GIVEN DATA:
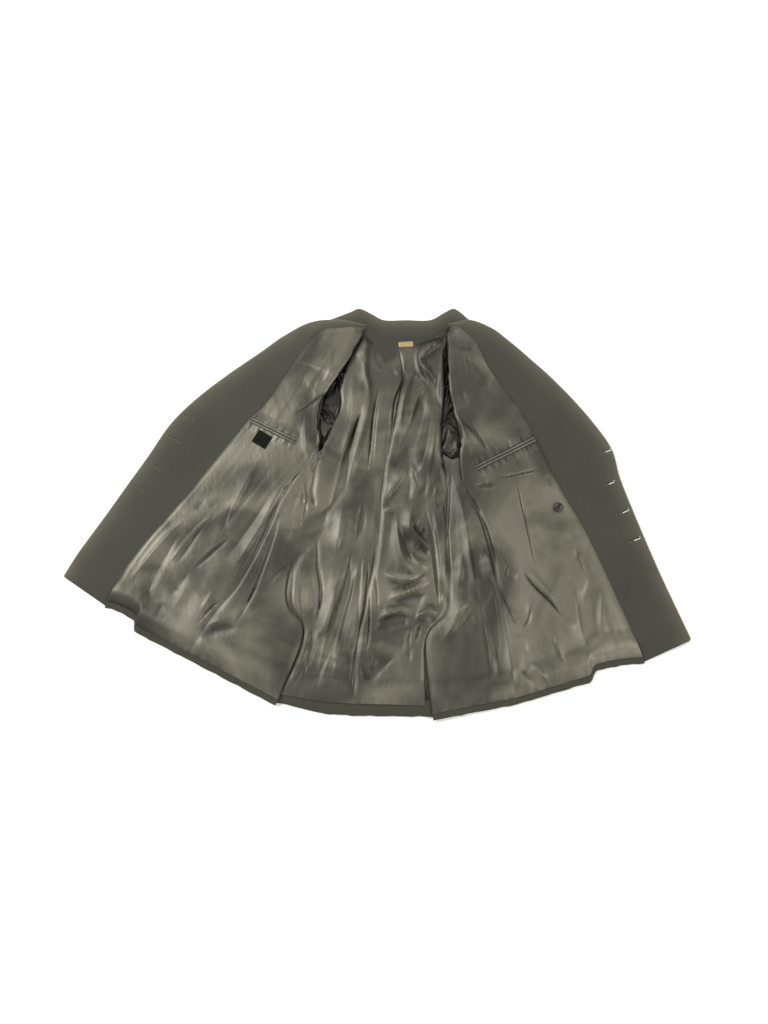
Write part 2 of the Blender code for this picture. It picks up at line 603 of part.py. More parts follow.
def build_collar():
    """The collar: its stand showing inside the neck, rolled over with its fall turned under."""
    table = through(np.array(COLLAR) * CM, 2)
    roll, seam = table[:, :2], table[:, 2:]
    way = np.zeros_like(roll)
    way[:, 1] = -1.0
    radius = np.full(len(roll), COLLAR_RADIUS)
    level = radius + WOOL / 2
    centre = roll + way * level[:, None]
    top = raised(centre[:, None], (level + radius)[:, None])
    bottom = raised(seam[:, None], np.full((len(seam), 1), WOOL + 2 * GAP + WOOL / 2 + 0.4 * MM))
    flat = across(np.concatenate([bottom, top], axis=1), (2,))
    turn, turn_way = turned_edge(centre, way, level, radius, np.full(len(roll), COLLAR_FALL))
    middle = np.concatenate([flat, turn], axis=1)
    ways = np.concatenate([straight_up(flat), turn_way], axis=1)
    cloth_wall("collar", middle, ways, WOOL, WOOL_CLOTH)


def surface_under(thing):
    """A function that finds the top of a piece at a plan point."""
    tree = BVHTree.FromPolygons([tuple(vert.co) for vert in thing.data.vertices],
                                [tuple(face.vertices) for face in thing.data.polygons])

    def top(x, y):
        spot = tree.ray_cast(Vector((x, y, 1.0)), Vector((0, 0, -1)))[0]
        return spot.z if spot else 0.0
    return top


def surface_over(thing):
    """A function that finds the underside of a piece at a plan point."""
    tree = BVHTree.FromPolygons([tuple(vert.co) for vert in thing.data.vertices],
                                [tuple(face.vertices) for face in thing.data.polygons])

    def bottom(x, y, start=0.0095):
        spot = tree.ray_cast(Vector((x, y, start)), Vector((0, 0, 1)))[0]
        return spot.z if spot else start
    return bottom


def build_neck_facing(back_rows, back_tops):
    """The wool that shows between the collar's stand and the top of the back lining."""
    seam = through(np.array([row[2:] for row in COLLAR]) * CM, 2)[8:17]
    top_row = seam + np.array([0, -0.4 * MM])
    top_row[0, 0] = NECK_ENDS[0] * CM
    top_row[-1, 0] = NECK_ENDS[1] * CM
    bottom_row = back_rows[0].copy()
    for end, inner, x in ((0, 1, NECK_ENDS[0]), (4, 3, NECK_ENDS[1])):
        share = (x * CM - bottom_row[end, 0]) / (bottom_row[inner, 0] - bottom_row[end, 0])
        bottom_row[end] += (bottom_row[inner] - bottom_row[end]) * share
    bottom_row = across((bottom_row + np.array([0, 0.5 * MM]))[None], (2, 2, 2, 2))[0]
    net = across(np.stack([top_row, bottom_row], axis=1), (4,))
    heights = np.zeros(net.shape[:2])
    for row in range(net.shape[0]):
        for column in range(net.shape[1]):
            x, y = net[row, column]
            rest = max(top(x + dx, y) for top in back_tops for dx in (-0.004, 0.0, 0.004))
            heights[row, column] = max(rest, WOOL) + GAP + 0.4 * MM + WOOL / 2
    net = raised(net, heights)
    cloth_wall("neck_facing", net, straight_up(net), WOOL, WOOL_CLOTH)


def build_welts(side, pocket, top):
    """Two narrow pipings with the pocket's slit between them."""
    start = np.array(pocket[:2]) * CM
    stop = np.array(pocket[2:]) * CM
    along = (stop - start) / np.linalg.norm(stop - start)
    square = np.array([-along[1], along[0]])
    for name, offset in (("upper", 0.55), ("lower", -0.55)):
        rows = []
        for step in range(9):
            spot = start + (stop - start) * step / 8
            near = spot + square * WELT_WIDTH * (offset - 0.42)
            far = spot + square * WELT_WIDTH * (offset + 0.42)
            rows.append((near, far))
        net = across(np.array(rows), (2,))
        heights = np.array([[top(x, y) for x, y in row] for row in net])
        heights = np.maximum(heights, heights.max(axis=1, keepdims=True) - 0.1 * MM)
        heights += GAP + 0.25 * MM + WELT_HEIGHT / 2
        heights[:, 1] += 0.5 * MM
        net = raised(net, heights)
        cloth_wall("pocket_welt_" + name + "_" + side, net, straight_up(net), WELT_HEIGHT, SATIN_CLOTH)


def build_label(name, place, tops, material):
    """A bare woven label sewn flat on what is under it."""
    x, y, width, height, turn = place
    turn = math.radians(turn)
    along = np.array([math.cos(turn), math.sin(turn)])
    square = np.array([-along[1], along[0]])
    middle = np.array([x, y]) * CM
    rows = []
    for step in range(4):
        spot = middle + square * height * CM * (step / 3 - 0.5)
        rows.append((spot - along * width * CM / 2, spot + along * width * CM / 2))
    net = across(np.array(rows), (4,))
    heights = np.array([[max(top(px, py) for top in tops) for px, py in row] for row in net])
    heights = np.maximum(heights, heights.mean()) + GAP + 0.5 * MM + LABEL_HEIGHT / 2
    net = raised(net, heights)
    cloth_wall(name, net, straight_up(net), LABEL_HEIGHT, material)


def turned_piece(name, profile, steps, material, place):
    """A round piece turned from a profile of radius and height."""
    mesh = bpy.data.meshes.new(name)
    mesh.from_pydata([(radius, 0, height) for radius, height in profile],
                     [(index, index + 1) for index in range(len(profile) - 1)], [])
    thing = bpy.data.objects.new(name, mesh)
    jacket.objects.link(thing)
    screw = thing.modifiers.new("turned", "SCREW")
    screw.steps = screw.render_steps = steps
    screw.use_merge_vertices = True
    screw.merge_threshold = 0.00005
    screw.use_normal_calculate = False
    mesh.materials.append(material)
    thing.location = place
    return thing


def build_front_buttons(side, holes, inward, shell):
    """Plain domed buttons on the outside of a front, which lies downward."""
    bottom = surface_over(shell)
    radius = FRONT_BUTTON_DIAMETER / 2
    tall = FRONT_BUTTON_HEIGHT
    for index, (x, y) in enumerate(holes):
        spot = np.array([x, y]) * CM + np.array(inward) * BUTTON_INSET
        seat = bottom(spot[0], spot[1], 0.004) - GAP
        profile = ((0.0, 0.0), (2.4 * MM, 0.0), (2.4 * MM, -0.30 * tall), (radius * 0.97, -0.38 * tall),
                   (radius, -0.50 * tall), (radius * 0.86, -0.74 * tall), (radius * 0.50, -0.94 * tall),
                   (0.0, -tall))
        turned_piece("front_button_%s_%d" % (side, index + 1), profile, 12, BRASS, (spot[0], spot[1], seat))


def build_inner_button(top):
    """The dark sewn-through button inside the left front."""
    x, y = INNER_BUTTON[0] * CM, INNER_BUTTON[1] * CM
    radius = INNER_BUTTON_DIAMETER / 2
    tall = INNER_BUTTON_HEIGHT
    seat = max(top(x + dx, y + dy) for dx in (-radius, 0, radius) for dy in (-radius, 0, radius)) + GAP
    profile = ((0.0, 0.62 * tall), (0.58 * radius, 0.62 * tall), (0.70 * radius, tall), (0.90 * radius, tall),
               (radius, 0.60 * tall), (0.86 * radius, 0.0), (0.0, 0.0))
    turned_piece("inner_button", profile, 20, HORN, (x, y, seat))


right_rows, right_lift, right_lining = build_front("right", RIGHT_FRONT, RIGHT_LAPEL, ROLL_SHARE_RIGHT)
left_rows, left_lift, left_lining = build_front("left", LEFT_FRONT, LEFT_LAPEL, ROLL_SHARE_LEFT)
back_rows, back_linings = build_back()
underarm = BACK_UNDERARM_ROW * HALF_ROWS
left_vent_edge = back_rows[underarm:, 4].copy()
left_vent_edge[-1] = np.array([10.8, -40.2]) * CM
build_side("right", right_rows, right_lift, back_rows[underarm:, 0])
build_side("left", left_rows, left_lift, left_vent_edge)

armhole = UNDERARM_ROW * HALF_ROWS
for side, table, front_rows, front_lift, back_edge in (
        ("right", RIGHT_SLEEVE, right_rows, right_lift, back_rows[2:underarm + 2, 0]),
        ("left", LEFT_SLEEVE, left_rows, left_lift, back_rows[2:underarm + 2, 4])):
    mouth = slice(MOUTH_START, armhole + 2)
    edge = front_rows[mouth, 3]
    outward = np.array([-1.0, 0.0]) if side == "right" else np.array([1.0, 0.0])
    build_sleeve(side, table, edge, front_lift[mouth, 4], back_edge, outward)
    build_sleeve_lining(side, edge, back_edge)

build_collar()
back_tops = [surface_under(bpy.data.objects[name]) for name in ("back_right", "back_left")]
build_neck_facing(back_rows, back_tops)
build_welts("right", RIGHT_POCKET, surface_under(right_lining))
build_welts("left", LEFT_POCKET, surface_under(left_lining))
build_label("pocket_label", POCKET_LABEL, [surface_under(right_lining)], BLACK_LABEL)
neck_tops = [surface_under(thing) for thing in (bpy.data.objects["neck_facing"], *back_linings)]
build_label("neck_label", NECK_LABEL, neck_tops, CREAM_LABEL)
build_inner_button(surface_under(left_lining))
build_front_buttons("right", RIGHT_HOLES, (0.92, -0.39), bpy.data.objects["front_right"])
build_front_buttons("left", LEFT_HOLES, (-0.94, -0.34), bpy.data.objects["front_left"])

# The origin is the middle of the laid jacket's box, on the floor
low = np.full(2, np.inf)
high = np.full(2, -np.inf)
for thing in jacket.objects:
    for vert in thing.data.vertices:
        spot = np.array((vert.co + thing.location)[:2])
        low = np.minimum(low, spot)
        high = np.maximum(high, spot)
middle_of_box = (low + high) / 2
for thing in jacket.objects:
    if thing.location.length > 0:
        thing.location.x -= middle_of_box[0]
        thing.location.y -= middle_of_box[1]
    else:
        for vert in thing.data.vertices:
            vert.co.x -= middle_of_box[0]
            vert.co.y -= middle_of_box[1]
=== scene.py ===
import math

import bpy
import bmesh
import numpy as np
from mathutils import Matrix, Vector
from mathutils.bvhtree import BVHTree


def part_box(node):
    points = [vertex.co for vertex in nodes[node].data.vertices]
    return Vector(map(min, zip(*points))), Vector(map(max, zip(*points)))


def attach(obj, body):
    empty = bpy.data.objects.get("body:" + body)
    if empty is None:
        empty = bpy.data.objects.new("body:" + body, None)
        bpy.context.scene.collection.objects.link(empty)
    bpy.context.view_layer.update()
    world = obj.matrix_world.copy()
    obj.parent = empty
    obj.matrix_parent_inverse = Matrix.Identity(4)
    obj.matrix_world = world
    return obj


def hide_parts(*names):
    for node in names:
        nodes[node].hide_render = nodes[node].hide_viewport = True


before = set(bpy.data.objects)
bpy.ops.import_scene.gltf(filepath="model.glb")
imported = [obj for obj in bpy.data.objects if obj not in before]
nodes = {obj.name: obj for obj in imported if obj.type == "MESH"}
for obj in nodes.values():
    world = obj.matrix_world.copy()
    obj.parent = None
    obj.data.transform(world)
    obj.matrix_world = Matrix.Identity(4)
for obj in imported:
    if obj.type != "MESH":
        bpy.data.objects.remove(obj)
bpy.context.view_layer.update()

CM = 0.01
MM = 0.001

# Fronts, outside cloth
# Each front is one cut of dark wool serge from the neck to the hem. It lies inside up, its lapel rolls under
# along the outer edge, and its hem is pressed up on the inside.
LAID_MIDDLE = (-0.35, 1.516)   # middle of the laid jacket in the plan of the tables, cm
WOOL = 1.6 * MM
GAP = 0.3 * MM
ROLL_RADIUS = 4.6 * MM
EDGE_RADIUS = 3.0 * MM
TURN_UP = 2.8 * CM
HEM_RADIUS = 2.4 * MM
HEM_STEPS = 6                  # steps of mesh round the hem's fold
HEM_CELLS = 8                  # and up its turned part
HEM_DRAW = 1.6 * CM            # how far the hem is drawn up beside the facing
HEM_DRAW_REACH = 9 * CM        # and how far above it the draw fades out
HEM_STEP = 0.84                # share of the way to the facing where it drops again
NECK_LEVEL = 0.12              # how much of its height a front keeps where it is sewn to the collar
NECK_RADIUS = 2.2 * MM         # and how tightly its edge rolls there
CORNER_RADIUS = 4.5 * MM       # of the front's lower outer corner
ROW_STEPS = 18                 # rows of mesh between two rows of a table
SHELL_STEPS = 5

# Neck to hem: front edge x, y | facing seam x, y | middle x, y | armhole or side seam x, y, in cm
RIGHT_FRONT = (
    (-2.4, 39.8, -2.2, 39.1, -2.4, 38.7, -2.8, 38.1),
    (-7.8, 40.6, -6.8, 38.7, -5.7, 37.6, -3.8, 36.1),
    (-13.6, 40.2, -12.3, 37.8, -9.4, 36.3, -5.3, 33.1),
    (-19.0, 37.6, -16.0, 32.9, -12.3, 32.0, -7.3, 29.5),
    (-24.3, 33.7, -19.2, 28.0, -15.3, 26.9, -9.7, 25.9),
    (-31.3, 28.6, -22.7, 22.5, -17.8, 22.2, -11.7, 22.7),
    (-37.5, 23.5, -26.1, 19.3, -19.8, 18.7, -12.3, 18.1),
    (-42.3, 18.4, -30.6, 13.5, -22.7, 13.0, -11.8, 13.5),
    (-46.3, 12.1, -34.9, 7.9, -26.6, 6.9, -14.2, 9.6),
    (-50.4, 5.9, -40.3, 1.1, -32.5, -0.3, -18.5, 4.7),
    (-54.4, -0.2, -45.6, -5.3, -37.7, -5.3, -21.8, -3.4),
    (-58.0, -5.5, -49.2, -10.2, -42.5, -13.2, -27.1, -13.4),
    (-59.6, -7.9, -50.8, -12.9, -44.3, -16.8, -30.6, -18.2),
    (-61.0, -10.3, -52.2, -15.6, -46.0, -20.0, -33.8, -22.7),
    (-62.3, -12.6, -53.6, -18.4, -47.6, -23.2, -37.3, -28.4),
)
LEFT_FRONT = (
    (14.6, 40.1, 14.5, 39.5, 14.3, 39.1, 14.1, 38.3),
    (19.1, 40.6, 17.4, 38.3, 16.0, 37.6, 14.3, 36.6),
    (23.5, 38.9, 20.7, 34.8, 17.8, 34.2, 14.4, 33.6),
    (27.1, 36.3, 22.6, 30.5, 18.9, 29.9, 14.6, 29.7),
    (31.4, 32.4, 25.4, 26.1, 20.5, 25.4, 14.7, 25.1),
    (35.4, 28.6, 28.4, 22.0, 22.1, 21.0, 15.7, 20.2),
    (40.1, 23.5, 30.9, 17.8, 24.2, 16.4, 16.9, 15.6),
    (44.2, 18.4, 33.0, 13.3, 25.7, 12.0, 16.5, 11.2),
    (47.5, 13.2, 35.3, 8.1, 27.6, 6.9, 17.0, 6.3),
    (48.9, 7.4, 37.6, 3.2, 30.1, 1.1, 20.0, 0.6),
    (51.4, 0.2, 41.0, -2.9, 33.3, -4.5, 22.1, -5.4),
    (54.6, -8.3, 45.0, -11.9, 37.2, -14.0, 23.4, -12.5),
    (57.0, -14.3, 47.3, -17.3, 38.6, -20.5, 24.6, -19.8),
    (59.3, -19.7, 49.8, -23.4, 40.1, -26.8, 25.8, -28.0),
    (61.6, -25.1, 52.1, -29.3, 41.3, -33.0, 26.9, -37.2),
)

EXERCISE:
Your task is to quote exactly the lines beginning with the one that contains "# The origin" and ending with the one that contains "obj.matrix_world = Matrix.Identity(4)", with nothing left out or added.

RESULT FOR THIS EXERCISE:
# The origin is the middle of the laid jacket's box, on the floor
low = np.full(2, np.inf)
high = np.full(2, -np.inf)
for thing in jacket.objects:
    for vert in thing.data.vertices:
        spot = np.array((vert.co + thing.location)[:2])
        low = np.minimum(low, spot)
        high = np.maximum(high, spot)
middle_of_box = (low + high) / 2
for thing in jacket.objects:
    if thing.location.length > 0:
        thing.location.x -= middle_of_box[0]
        thing.location.y -= middle_of_box[1]
    else:
        for vert in thing.data.vertices:
            vert.co.x -= middle_of_box[0]
            vert.co.y -= middle_of_box[1]
=== scene.py ===
import math

import bpy
import bmesh
import numpy as np
from mathutils import Matrix, Vector
from mathutils.bvhtree import BVHTree


def part_box(node):
    points = [vertex.co for vertex in nodes[node].data.vertices]
    return Vector(map(min, zip(*points))), Vector(map(max, zip(*points)))


def attach(obj, body):
    empty = bpy.data.objects.get("body:" + body)
    if empty is None:
        empty = bpy.data.objects.new("body:" + body, None)
        bpy.context.scene.collection.objects.link(empty)
    bpy.context.view_layer.update()
    world = obj.matrix_world.copy()
    obj.parent = empty
    obj.matrix_parent_inverse = Matrix.Identity(4)
    obj.matrix_world = world
    return obj


def hide_parts(*names):
    for node in names:
        nodes[node].hide_render = nodes[node].hide_viewport = True


before = set(bpy.data.objects)
bpy.ops.import_scene.gltf(filepath="model.glb")
imported = [obj for obj in bpy.data.objects if obj not in before]
nodes = {obj.name: obj for obj in imported if obj.type == "MESH"}
for obj in nodes.values():
    world = obj.matrix_world.copy()
    obj.parent = None
    obj.data.transform(world)
    obj.matrix_world = Matrix.Identity(4)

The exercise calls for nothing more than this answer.